3D code data
• • •

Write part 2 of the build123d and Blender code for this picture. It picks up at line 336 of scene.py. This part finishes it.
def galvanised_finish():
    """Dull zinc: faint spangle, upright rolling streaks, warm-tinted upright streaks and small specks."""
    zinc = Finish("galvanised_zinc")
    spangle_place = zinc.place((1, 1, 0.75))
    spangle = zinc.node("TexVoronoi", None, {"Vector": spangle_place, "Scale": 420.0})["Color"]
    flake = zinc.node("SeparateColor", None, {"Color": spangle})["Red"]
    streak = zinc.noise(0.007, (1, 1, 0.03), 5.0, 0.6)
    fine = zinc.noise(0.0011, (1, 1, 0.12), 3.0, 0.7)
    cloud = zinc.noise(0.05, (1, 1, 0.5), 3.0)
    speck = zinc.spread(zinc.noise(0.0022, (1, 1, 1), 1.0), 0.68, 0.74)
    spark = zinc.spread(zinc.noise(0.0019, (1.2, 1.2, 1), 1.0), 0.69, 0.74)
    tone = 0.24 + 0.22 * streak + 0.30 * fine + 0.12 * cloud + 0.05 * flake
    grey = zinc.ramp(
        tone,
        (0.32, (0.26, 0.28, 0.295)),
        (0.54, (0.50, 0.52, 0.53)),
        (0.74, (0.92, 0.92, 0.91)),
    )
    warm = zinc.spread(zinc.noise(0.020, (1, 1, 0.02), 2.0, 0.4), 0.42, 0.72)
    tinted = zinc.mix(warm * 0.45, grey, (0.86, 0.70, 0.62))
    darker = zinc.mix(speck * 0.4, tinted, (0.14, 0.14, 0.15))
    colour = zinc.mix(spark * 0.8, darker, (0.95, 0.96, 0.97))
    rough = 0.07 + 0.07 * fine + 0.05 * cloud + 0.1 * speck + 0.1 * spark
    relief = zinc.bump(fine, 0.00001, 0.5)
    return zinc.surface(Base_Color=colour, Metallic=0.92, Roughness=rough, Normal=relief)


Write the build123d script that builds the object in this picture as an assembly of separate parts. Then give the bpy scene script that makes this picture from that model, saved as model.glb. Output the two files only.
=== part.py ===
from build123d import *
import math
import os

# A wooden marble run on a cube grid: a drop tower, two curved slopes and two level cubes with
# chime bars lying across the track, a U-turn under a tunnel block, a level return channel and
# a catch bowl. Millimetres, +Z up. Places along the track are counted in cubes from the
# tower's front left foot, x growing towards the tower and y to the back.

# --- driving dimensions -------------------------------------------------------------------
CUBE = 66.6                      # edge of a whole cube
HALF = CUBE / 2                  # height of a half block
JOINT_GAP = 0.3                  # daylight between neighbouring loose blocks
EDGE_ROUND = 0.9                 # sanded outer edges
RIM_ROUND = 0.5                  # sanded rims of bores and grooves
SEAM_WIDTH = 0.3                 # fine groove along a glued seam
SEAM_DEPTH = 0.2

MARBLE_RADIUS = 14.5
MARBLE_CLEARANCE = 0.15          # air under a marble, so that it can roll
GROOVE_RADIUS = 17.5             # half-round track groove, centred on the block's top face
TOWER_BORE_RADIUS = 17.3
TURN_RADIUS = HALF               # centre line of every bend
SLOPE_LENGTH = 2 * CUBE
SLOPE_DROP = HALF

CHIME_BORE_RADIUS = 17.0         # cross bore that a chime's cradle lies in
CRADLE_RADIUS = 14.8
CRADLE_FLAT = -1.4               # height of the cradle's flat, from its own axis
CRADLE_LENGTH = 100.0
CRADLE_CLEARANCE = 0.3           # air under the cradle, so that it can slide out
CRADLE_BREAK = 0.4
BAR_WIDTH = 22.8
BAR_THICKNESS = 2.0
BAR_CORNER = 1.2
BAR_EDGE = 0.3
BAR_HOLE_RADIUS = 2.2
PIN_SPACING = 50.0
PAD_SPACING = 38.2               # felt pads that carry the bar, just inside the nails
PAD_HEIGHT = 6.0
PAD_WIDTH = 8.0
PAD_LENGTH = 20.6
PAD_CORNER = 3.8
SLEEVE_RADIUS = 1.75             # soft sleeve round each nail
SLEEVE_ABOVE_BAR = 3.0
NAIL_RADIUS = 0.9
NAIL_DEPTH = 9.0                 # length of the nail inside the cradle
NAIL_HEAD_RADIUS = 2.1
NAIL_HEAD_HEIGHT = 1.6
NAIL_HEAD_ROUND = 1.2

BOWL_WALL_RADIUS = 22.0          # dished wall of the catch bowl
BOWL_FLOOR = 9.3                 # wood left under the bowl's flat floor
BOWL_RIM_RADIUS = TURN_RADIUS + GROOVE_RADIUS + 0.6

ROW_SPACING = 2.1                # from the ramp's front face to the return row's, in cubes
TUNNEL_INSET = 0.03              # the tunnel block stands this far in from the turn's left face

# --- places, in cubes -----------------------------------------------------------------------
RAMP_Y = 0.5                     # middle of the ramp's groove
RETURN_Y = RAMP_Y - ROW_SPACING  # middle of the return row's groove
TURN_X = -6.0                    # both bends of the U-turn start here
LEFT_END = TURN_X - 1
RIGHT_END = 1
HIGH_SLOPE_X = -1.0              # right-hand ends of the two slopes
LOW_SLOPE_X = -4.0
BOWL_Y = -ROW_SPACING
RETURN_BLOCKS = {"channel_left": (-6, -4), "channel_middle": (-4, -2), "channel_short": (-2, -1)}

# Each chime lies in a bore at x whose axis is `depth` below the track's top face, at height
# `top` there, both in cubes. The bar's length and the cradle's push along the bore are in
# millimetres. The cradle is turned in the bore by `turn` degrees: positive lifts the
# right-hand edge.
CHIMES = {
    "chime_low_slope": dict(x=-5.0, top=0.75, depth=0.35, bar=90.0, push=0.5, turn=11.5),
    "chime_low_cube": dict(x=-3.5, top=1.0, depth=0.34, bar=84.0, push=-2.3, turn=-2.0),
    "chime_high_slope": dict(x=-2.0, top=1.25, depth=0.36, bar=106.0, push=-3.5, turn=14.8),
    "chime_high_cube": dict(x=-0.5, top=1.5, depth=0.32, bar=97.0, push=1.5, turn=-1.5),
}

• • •

Written request:
From the listing above, reproduce all the lines exactly.

Expected answer:
Write part 2 of the build123d and Blender code for this picture. It picks up at line 336 of scene.py. This part finishes it.
def galvanised_finish():
    """Dull zinc: faint spangle, upright rolling streaks, warm-tinted upright streaks and small specks."""
    zinc = Finish("galvanised_zinc")
    spangle_place = zinc.place((1, 1, 0.75))
    spangle = zinc.node("TexVoronoi", None, {"Vector": spangle_place, "Scale": 420.0})["Color"]
    flake = zinc.node("SeparateColor", None, {"Color": spangle})["Red"]
    streak = zinc.noise(0.007, (1, 1, 0.03), 5.0, 0.6)
    fine = zinc.noise(0.0011, (1, 1, 0.12), 3.0, 0.7)
    cloud = zinc.noise(0.05, (1, 1, 0.5), 3.0)
    speck = zinc.spread(zinc.noise(0.0022, (1, 1, 1), 1.0), 0.68, 0.74)
    spark = zinc.spread(zinc.noise(0.0019, (1.2, 1.2, 1), 1.0), 0.69, 0.74)
    tone = 0.24 + 0.22 * streak + 0.30 * fine + 0.12 * cloud + 0.05 * flake
    grey = zinc.ramp(
        tone,
        (0.32, (0.26, 0.28, 0.295)),
        (0.54, (0.50, 0.52, 0.53)),
        (0.74, (0.92, 0.92, 0.91)),
    )
    warm = zinc.spread(zinc.noise(0.020, (1, 1, 0.02), 2.0, 0.4), 0.42, 0.72)
    tinted = zinc.mix(warm * 0.45, grey, (0.86, 0.70, 0.62))
    darker = zinc.mix(speck * 0.4, tinted, (0.14, 0.14, 0.15))
    colour = zinc.mix(spark * 0.8, darker, (0.95, 0.96, 0.97))
    rough = 0.07 + 0.07 * fine + 0.05 * cloud + 0.1 * speck + 0.1 * spark
    relief = zinc.bump(fine, 0.00001, 0.5)
    return zinc.surface(Base_Color=colour, Metallic=0.92, Roughness=rough, Normal=relief)


Write the build123d script that builds the object in this picture as an assembly of separate parts. Then give the bpy scene script that makes this picture from that model, saved as model.glb. Output the two files only.
=== part.py ===
from build123d import *
import math
import os

# A wooden marble run on a cube grid: a drop tower, two curved slopes and two level cubes with
# chime bars lying across the track, a U-turn under a tunnel block, a level return channel and
# a catch bowl. Millimetres, +Z up. Places along the track are counted in cubes from the
# tower's front left foot, x growing towards the tower and y to the back.

# --- driving dimensions -------------------------------------------------------------------
CUBE = 66.6                      # edge of a whole cube
HALF = CUBE / 2                  # height of a half block
JOINT_GAP = 0.3                  # daylight between neighbouring loose blocks
EDGE_ROUND = 0.9                 # sanded outer edges
RIM_ROUND = 0.5                  # sanded rims of bores and grooves
SEAM_WIDTH = 0.3                 # fine groove along a glued seam
SEAM_DEPTH = 0.2

MARBLE_RADIUS = 14.5
MARBLE_CLEARANCE = 0.15          # air under a marble, so that it can roll
GROOVE_RADIUS = 17.5             # half-round track groove, centred on the block's top face
TOWER_BORE_RADIUS = 17.3
TURN_RADIUS = HALF               # centre line of every bend
SLOPE_LENGTH = 2 * CUBE
SLOPE_DROP = HALF

CHIME_BORE_RADIUS = 17.0         # cross bore that a chime's cradle lies in
CRADLE_RADIUS = 14.8
CRADLE_FLAT = -1.4               # height of the cradle's flat, from its own axis
CRADLE_LENGTH = 100.0
CRADLE_CLEARANCE = 0.3           # air under the cradle, so that it can slide out
CRADLE_BREAK = 0.4
BAR_WIDTH = 22.8
BAR_THICKNESS = 2.0
BAR_CORNER = 1.2
BAR_EDGE = 0.3
BAR_HOLE_RADIUS = 2.2
PIN_SPACING = 50.0
PAD_SPACING = 38.2               # felt pads that carry the bar, just inside the nails
PAD_HEIGHT = 6.0
PAD_WIDTH = 8.0
PAD_LENGTH = 20.6
PAD_CORNER = 3.8
SLEEVE_RADIUS = 1.75             # soft sleeve round each nail
SLEEVE_ABOVE_BAR = 3.0
NAIL_RADIUS = 0.9
NAIL_DEPTH = 9.0                 # length of the nail inside the cradle
NAIL_HEAD_RADIUS = 2.1
NAIL_HEAD_HEIGHT = 1.6
NAIL_HEAD_ROUND = 1.2

BOWL_WALL_RADIUS = 22.0          # dished wall of the catch bowl
BOWL_FLOOR = 9.3                 # wood left under the bowl's flat floor
BOWL_RIM_RADIUS = TURN_RADIUS + GROOVE_RADIUS + 0.6

ROW_SPACING = 2.1                # from the ramp's front face to the return row's, in cubes
TUNNEL_INSET = 0.03              # the tunnel block stands this far in from the turn's left face

# --- places, in cubes -----------------------------------------------------------------------
RAMP_Y = 0.5                     # middle of the ramp's groove
RETURN_Y = RAMP_Y - ROW_SPACING  # middle of the return row's groove
TURN_X = -6.0                    # both bends of the U-turn start here
LEFT_END = TURN_X - 1
RIGHT_END = 1
HIGH_SLOPE_X = -1.0              # right-hand ends of the two slopes
LOW_SLOPE_X = -4.0
BOWL_Y = -ROW_SPACING
RETURN_BLOCKS = {"channel_left": (-6, -4), "channel_middle": (-4, -2), "channel_short": (-2, -1)}

# Each chime lies in a bore at x whose axis is `depth` below the track's top face, at height
# `top` there, both in cubes. The bar's length and the cradle's push along the bore are in
# millimetres. The cradle is turned in the bore by `turn` degrees: positive lifts the
# right-hand edge.
CHIMES = {
    "chime_low_slope": dict(x=-5.0, top=0.75, depth=0.35, bar=90.0, push=0.5, turn=11.5),
    "chime_low_cube": dict(x=-3.5, top=1.0, depth=0.34, bar=84.0, push=-2.3, turn=-2.0),
    "chime_high_slope": dict(x=-2.0, top=1.25, depth=0.36, bar=106.0, push=-3.5, turn=14.8),
    "chime_high_cube": dict(x=-0.5, top=1.5, depth=0.32, bar=97.0, push=1.5, turn=-1.5),
}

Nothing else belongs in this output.